* Your objective: Report only how many lines of the entries below contain the string "axes".

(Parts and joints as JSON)
□ □ □ □ □ □ □
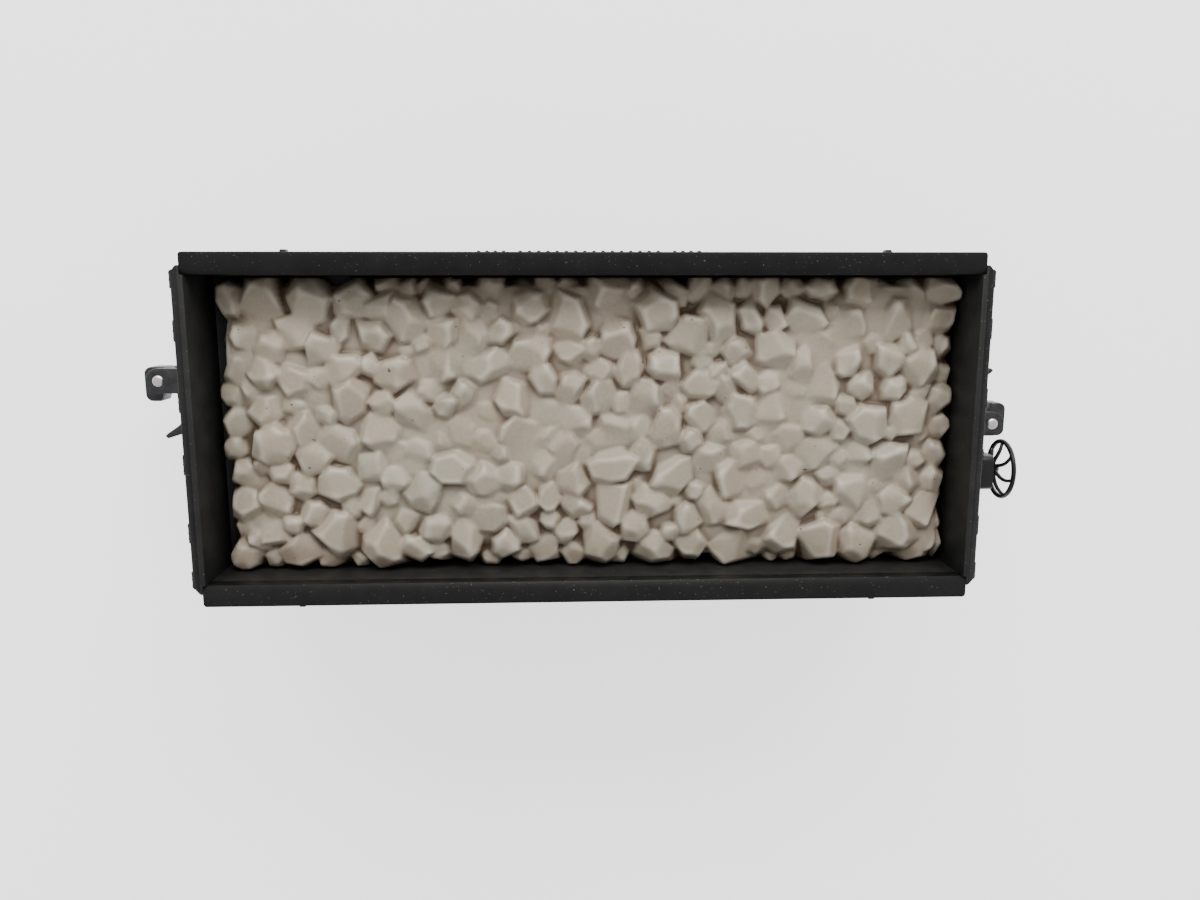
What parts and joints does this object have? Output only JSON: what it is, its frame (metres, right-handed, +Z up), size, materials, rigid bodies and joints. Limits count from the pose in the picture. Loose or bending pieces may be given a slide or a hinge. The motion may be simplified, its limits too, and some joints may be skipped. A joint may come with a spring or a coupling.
{
  "type": "ore wagon",
  "caption": "Model open-top ore wagon with swivelling trucks, knuckle couplers, a handbrake wheel and a lift-out load of ore.",
  "frame": {"origin": "on the surface under the wheel flanges, below the middle of the wagon", "axes": "+X along the wagon towards the handbrake end, +Y across, +Z up"},
  "size_m": [0.189, 0.0624, 0.064],
  "materials": {
    "body_plastic": "satin black moulded plastic",
    "rim_plastic": "satin black moulded plastic, worn edges",
    "underframe_plastic": "matt black",
    "fittings_plastic": "satin black",
    "truck_metal": "blackened die-cast metal",
    "spring_metal": "blackened spring wire",
    "coupler_metal": "blackened die-cast metal",
    "rivet_metal": "bright rivet head",
    "plunger_metal": "blackened steel",
    "screw": "blackened screw",
    "wheel": "blackened wheel, bright tread",
    "axle": "plain steel",
    "ore": "moulded resin ore, slightly waxy"
  },
  "bodies": {
    "wagon_body": {"air_reservoir": "underframe_plastic", "body_bolster_front": "underframe_plastic", "body_bolster_rear": "underframe_plastic", "brake_cylinder": "underframe_plastic", "brake_stand": "fittings_plastic", "center_sill_front": "underframe_plastic", "center_sill_rear": "underframe_plastic", "end_chord_front": "rim_plastic", "end_chord_rear": "rim_plastic", "end_deck_front": "underframe_plastic", "end_deck_rear": "underframe_plastic", "end_posts_front": "rim_plastic", "end_posts_rear": "rim_plastic", "end_sill_front": "underframe_plastic", "end_sill_rear": "underframe_plastic", "end_wall_front": "body_plastic", "end_wall_rear": "body_plastic", "grab_irons": "fittings_plastic", "hopper_doors": "body_plastic", "hopper_side_left": "body_plastic", "hopper_side_right": "body_plastic", "hopper_throat": "body_plastic", "kingpins": "screw", "rim_rivets": "rim_plastic", "side_chord_left": "rim_plastic", "side_chord_right": "rim_plastic", "side_posts": "body_plastic", "side_sheet_left": "body_plastic", "side_sheet_right": "body_plastic", "side_sill_left": "underframe_plastic", "side_sill_right": "underframe_plastic", "sill_steps": "fittings_plastic", "slope_sheet_front": "body_plastic", "slope_sheet_rear": "body_plastic"},
    "truck_front": {"truck_frames_front": "truck_metal", "truck_bolster_front": "truck_metal", "truck_springs_front": "spring_metal", "coupler_shank_front": "coupler_metal", "coupler_head_front": "coupler_metal", "coupler_rivet_front": "rivet_metal"},
    "wheelset_front_outer": {"axle_front_outer": "axle", "wheels_front_outer": "wheel"},
    "wheelset_front_inner": {"axle_front_inner": "axle", "wheels_front_inner": "wheel"},
    "knuckle_front": {"knuckle_front": "coupler_metal"},
    "plunger_front": {"plunger_front": "plunger_metal"},
    "truck_rear": {"truck_frames_rear": "truck_metal", "truck_bolster_rear": "truck_metal", "truck_springs_rear": "spring_metal", "coupler_shank_rear": "coupler_metal", "coupler_head_rear": "coupler_metal", "coupler_rivet_rear": "rivet_metal"},
    "wheelset_rear_outer": {"axle_rear_outer": "axle", "wheels_rear_outer": "wheel"},
    "wheelset_rear_inner": {"axle_rear_inner": "axle", "wheels_rear_inner": "wheel"},
    "knuckle_rear": {"knuckle_rear": "coupler_metal"},
    "plunger_rear": {"plunger_rear": "plunger_metal"},
    "handbrake": {"brake_wheel": "fittings_plastic"},
    "load": {"ore_load": "ore"}
  },
  "joints": [
    {"name": "truck_front_swivel", "type": "hinge", "parent": "wagon_body", "child": "truck_front", "pos_m": [0.046, 0, 0.0223], "axis": [0, 0, 1], "range_deg": [-10, 10]},
    {"name": "axle_front_outer_spin", "type": "hinge", "parent": "truck_front", "child": "wheelset_front_outer", "pos_m": [0.0625, 0, 0.0101], "axis": [0, 1, 0], "continuous": true},
    {"name": "axle_front_inner_spin", "type": "hinge", "parent": "truck_front", "child": "wheelset_front_inner", "pos_m": [0.0295, 0, 0.0101], "axis": [0, 1, 0], "continuous": true},
    {"name": "knuckle_front_open", "type": "hinge", "parent": "truck_front", "child": "knuckle_front", "pos_m": [0.091, -0.0052, 0.0176], "axis": [0, 0, -1], "range_deg": [0, 40]},
    {"name": "plunger_front_pull", "type": "slide", "parent": "truck_front", "child": "plunger_front", "axis": [0, 0, -1], "range_m": [0, 0.0012], "stiffness_N_per_m": 200, "springref_m": -0.0005},
    {"name": "truck_rear_swivel", "type": "hinge", "parent": "wagon_body", "child": "truck_rear", "pos_m": [-0.046, 0, 0.0223], "axis": [0, 0, 1], "range_deg": [-10, 10]},
    {"name": "axle_rear_outer_spin", "type": "hinge", "parent": "truck_rear", "child": "wheelset_rear_outer", "pos_m": [-0.0625, 0, 0.0101], "axis": [0, 1, 0], "continuous": true},
    {"name": "axle_rear_inner_spin", "type": "hinge", "parent": "truck_rear", "child": "wheelset_rear_inner", "pos_m": [-0.0295, 0, 0.0101], "axis": [0, 1, 0], "continuous": true},
    {"name": "knuckle_rear_open", "type": "hinge", "parent": "truck_rear", "child": "knuckle_rear", "pos_m": [-0.091, 0.0052, 0.0176], "axis": [0, 0, -1], "range_deg": [0, 40]},
    {"name": "plunger_rear_pull", "type": "slide", "parent": "truck_rear", "child": "plunger_rear", "axis": [0, 0, -1], "range_m": [0, 0.0012], "stiffness_N_per_m": 200, "springref_m": -0.0005},
    {"name": "handbrake_spin", "type": "hinge", "parent": "wagon_body", "child": "handbrake", "pos_m": [0.0766, -0.0098, 0.05], "axis": [1, 0, 0], "continuous": true},
    {"name": "load_lift", "type": "slide", "parent": "wagon_body", "child": "load", "axis": [0, 0, 1], "range_m": [0, 0.05]}
  ]
}
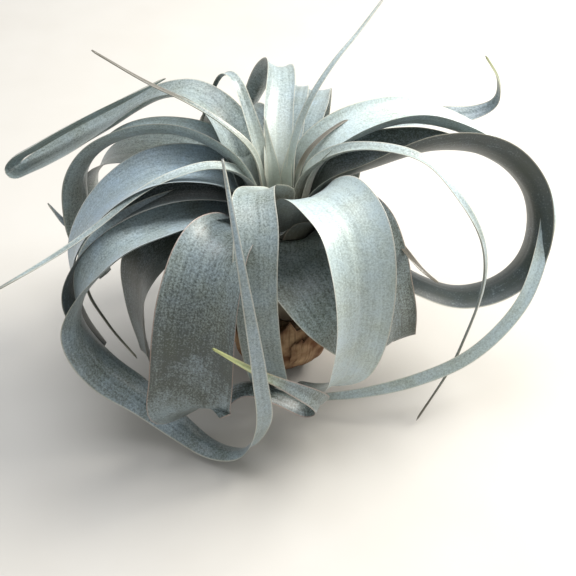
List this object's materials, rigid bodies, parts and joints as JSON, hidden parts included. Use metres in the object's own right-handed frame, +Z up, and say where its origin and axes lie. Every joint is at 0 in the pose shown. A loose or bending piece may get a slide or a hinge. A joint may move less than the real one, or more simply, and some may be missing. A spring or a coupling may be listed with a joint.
{
  "type": "air plant",
  "caption": "Loose rosette air plant with silvery, broad, arching and curling leaves on a short stem, with dry papery sheaths round its foot",
  "frame": {"origin": "centre of the stem's flat underside, on the floor", "axes": "+Z up; +X to the right and +Y away, seen from the front; millimetres in the source, metres here"},
  "size_m": [0.2467, 0.1786, 0.1675],
  "materials": {
    "leaf": "matte",
    "sheath": "matte",
    "stem": "matte"
  },
  "bodies": {
    "root": {"stem": "stem", "leaf_01_heart": "leaf", "leaf_02_heart": "leaf", "leaf_03_upright_right": "leaf", "leaf_04_upright_left": "leaf", "leaf_05_thin_right": "leaf", "leaf_06_back_channel": "leaf", "leaf_07_thin_arch": "leaf", "leaf_08_long_right": "leaf", "leaf_09_long_left": "leaf", "leaf_10_front": "leaf", "leaf_11_back": "leaf", "leaf_12_right_sweep": "leaf", "leaf_13_left_arch": "leaf", "leaf_14_back_broad": "leaf", "leaf_15_right_loop": "leaf", "leaf_16_left_broad": "leaf", "leaf_17_front_right_broad": "leaf", "leaf_18_left_hairpin": "leaf", "leaf_19_right_hook": "leaf", "leaf_20_left_under": "leaf", "leaf_21_left_loop": "leaf", "leaf_22_front_left_broad": "leaf", "leaf_23_right_broad": "leaf", "leaf_24_back_left": "leaf", "leaf_25_back_right": "leaf", "leaf_26_front_right_under": "leaf", "leaf_27_left_inner": "leaf", "leaf_28_thin_right_low": "leaf", "leaf_29_right_low": "leaf", "leaf_30_back_low": "leaf", "leaf_31_left_low": "leaf", "leaf_32_thin_left_low": "leaf", "leaf_33_front_left_low": "leaf", "leaf_34_back_left_low": "leaf", "dry_sheath_front": "sheath", "dry_sheath_front_right": "sheath", "dry_sheath_back_right": "sheath", "dry_sheath_back": "sheath", "dry_sheath_back_left": "sheath", "dry_sheath_front_left": "sheath"}
  },
  "joints": []
}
□ □ □ □ □ □ □
* Task answer: 3